House Oversight and Government Reform Committee Chairman Henry Waxman, who released the data, noted that there may be valid reasons for granting the waivers and giving individuals a second chance. But he added, “Concerns have been raised that the significant increase in the recruitment of persons with criminal records is a result of the strain put on the military by the Iraq war and may be undermining military readiness.”[ For the rest of this article, go here.]

{ 3 comments… read them below or add one }

Frank Gormlie April 21, 2008 at 3:31 pm

Everyone needs at least a second chance.


OB Joe April 21, 2008 at 4:07 pm

Hey, some of my best friends are felons, or ex-felons. They’re still people. A lot of them had drug-related old convictions.
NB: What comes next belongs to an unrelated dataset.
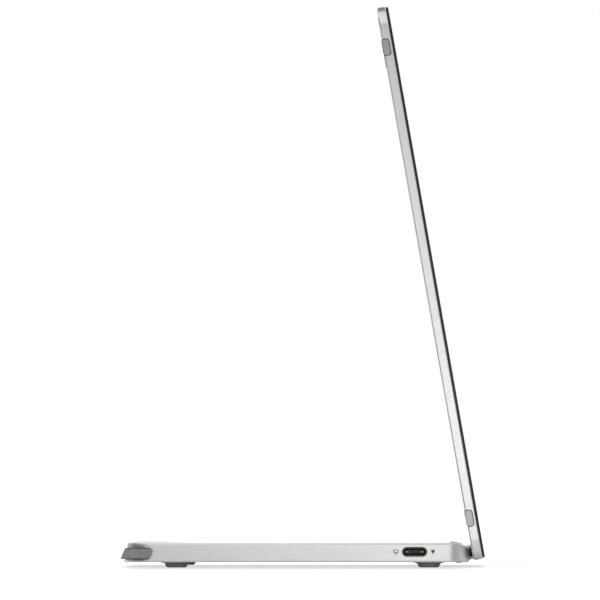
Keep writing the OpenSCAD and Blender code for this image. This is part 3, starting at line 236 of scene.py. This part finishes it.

KENNETH J. BAUGHMAN May 20, 2008 at 3:29 pm

I am very interested in joinong the army, but I made a mistake back in 2001, just after High School, and was charged with a drug felony. I was convicted in 2002, and with the help of my parents and a lawyer I got 3 years probation, which ended 2005. I have not been involved in any drugs since because I regret the mistake that I did by putting my parents through such a horrible ordeal as that. I just would like to know the chances of my getting a waiver so that I could join the Army? I joined back in 1999 while I was still in school and was to leave for bootcamp with my buddy (that was when the army offered the “buddy System” if two joined together. Well, we left to get transported to Mossouri, but they halted our departure because my buddy had to go to Summer school to get his scores up to graduate from high school, therefore, since he could not go, I also backed ou. that is the biggest mistake I have ever made, because if I would have continued,despite my buddy, I would not have gotten involved in the trouble that I get into and would have been well on my way in a career that I wanted.